Figure 5 illustrates the average welfare and revenue ratio with different $ϵ$. It gives an obvious explanation how the welfare ratio and revenue ratio change with $ϵ$. It can be observed that the revenue ratio keeps the same tendency as the welfare ratio with a bit raise. In the majority of instances, the welfare ratio is above $0.95$. In some cases, our social welfare with differential privacy is equal to the optimal ones without privacy, i.e., the ratio is 1. Different from the welfare ratio, our scheme enhances the revenue with a ratio of $1.000877474$, $1.001214056$, $1.002415409$, $1.003091384$ or $1.003669422$ when $N=3$. This is because the processes of noise addition and bidder clustering give a better valid price and a better payment as a result.

In Figure 6, we compare the proposed scheme to the optimal single price omniscient (OPT) [43] against the privacy parameter $ϵ$. We can observe that our scheme gains high approximate welfare and revenue to OPT. Our revenue even exceeds OPTs when $ϵ$ is bigger than $0.5$. The reason is that differential privacy and clustering output a better valid price. Not surprisingly, the revenue is larger than the welfare for both OPT and our scheme because the payment is larger than the winner’s bid.

Figure 7 clarifies the auction performance with bidder random bidding and clustering. It is obvious that the welfare and revenue ratio grows in a fluctuating manner as $ϵ$ increases when $N=3$ (Figure 7a,b). The shuffle results in a bigger fluctuation range. It can be observed that the lowest welfare and revenue ratio is about $0.6$ in the worst case that the bidder cluster average bid results in a bad valid price. It is apparent that our scheme retains a better revenue than welfare in the worst case (Figure 7c). With varying $ϵ$ and $N=3$, the average revenue ratio is greater than $0.6$, which reveals that our scheme gives a sensible valid price and payment. For the social welfare, the worst case is about $55\%$ of the optimized one, which is acceptable. The relationship between the social efficiency and the privacy parameter shown in all the above figures provides a visual illustration that our scheme achieves an acceptable trade-off between privacy and social efficiency.

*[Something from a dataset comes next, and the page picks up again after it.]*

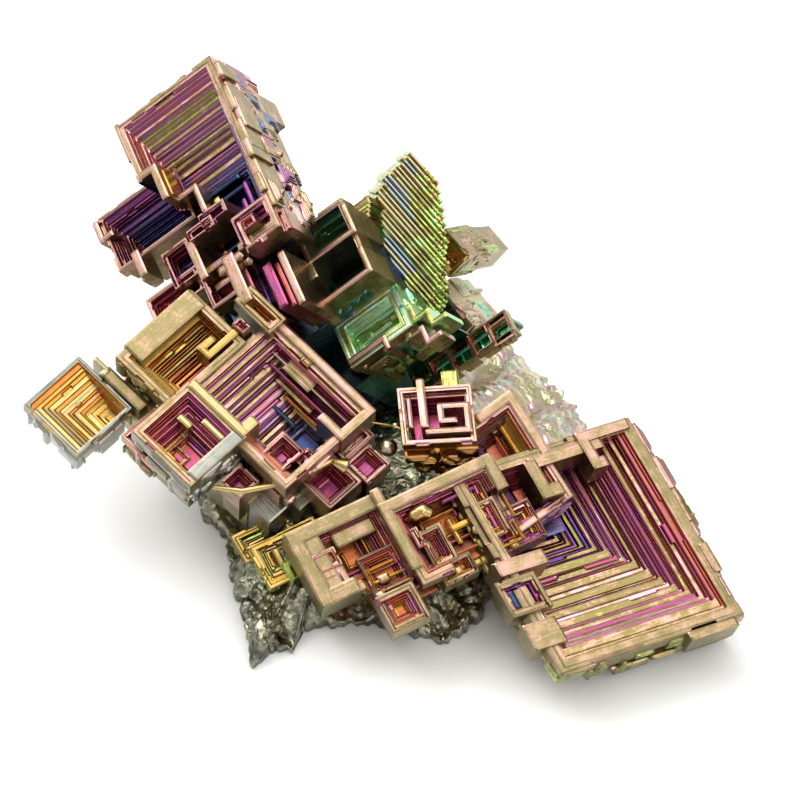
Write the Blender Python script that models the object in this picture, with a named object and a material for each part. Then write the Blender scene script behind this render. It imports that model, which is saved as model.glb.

7.3. Deployment and Execution Cost

We implemented the logic procedure of the proposed scheme based on Ethereum. Our contract was deployed on a locally simulated network Ganache. We used a laptop with 1.6 GHz Dual-Core Intel Core i5 CPU and 8 GB of memory. The smart contract was written in Solidity 0.4.17. The interactions between participants and the involved functions were realized using Truffle based on Javascript and Web3.js. Since a small number of transactions and blocks were generated during the auction, we did not consider the impact of the world state on the invocation of the smart contracts.

In our framework, the buyer publishes the auction contract, which is responsible for bidder committing and depositing in the preparation stage and vote counting during consensus agreement. Note that the auction allocation, result verification and proof verification are conducted off-chain to save on-chain computation cost.

In

Table 3. The gas costs for buyer, seller and witness using the smart contract.

Entity	Function		Transaction Cost	Execution Cost	Total Cost
Buyer	Publish contract		619,778	619,778	1,239,556
	Start auction		46,998	46,998	93,996
Bidder	Register		110,034	110,034	220,068
	Commit		98,366	98,366	196,732
Witness	$\mathcal{P}$	Valid price	43,544	43,544	87,088
	$\mathcal{RV}$	Start voting	73,791	73,791	147,582
		Vote	72,331	72,331	144,662
	$\mathcal{PV}$	Start voting	53,891	53,891	107,782
		Vote	72,331	72,331	144,662

, we show the cost of setting up and executing the contract on the simulated Ethereum network. The cost is in the amount of gas consumed by each function, which can be converted to the monetary value in dollar according to the gas price. The gas cost is roughly related to the computational and storage complexity of the function. As we can see, the financial cost of using the smart contract on the Ethereum network is low. For example, the contract initialization (to store the contract on the blockchain) and the bidder registration (to cluster the bidders) cost more than the bidder committing (requiring commitment storage). For the auction smart contract, the total cost for the buyer is about $1.3$ million gas and about 4 million gas for each bidder. Compared with the on-chain collusion-resistant scheme [41], our scheme can save on-chain cost and support auctions with many more bidders. Overall, our scheme improves the efficiency of data sharing and has certain scalability in aspect of both on-chain and off-chain costs.

8. Conclusions

To meet the need for symmetric data sharing and address the security and efficiency issues in the decentralized IoT system, an effective consensus-based distributed auction model is proposed. For privacy leakages derived from the transparency of the blockchain, distributed Laplacian perturbation and symmetric encryption are adopted to realize lightweight privacy preservation. To overcome the performance bottleneck of the blockchain, an optimized hybrid consensus algorithm is constructed. Bidders can reach consensus on the auction results with low computation and communication costs. The analyses show that the proposed scheme ensures the property of privacy preservation, incentive compatibility and collusion resistance with a bit loss of social efficiency. Regarding both on-chain and off-chain costs, it reduces the computation overhead and has a certain amount of scalability to support large-scale auctions.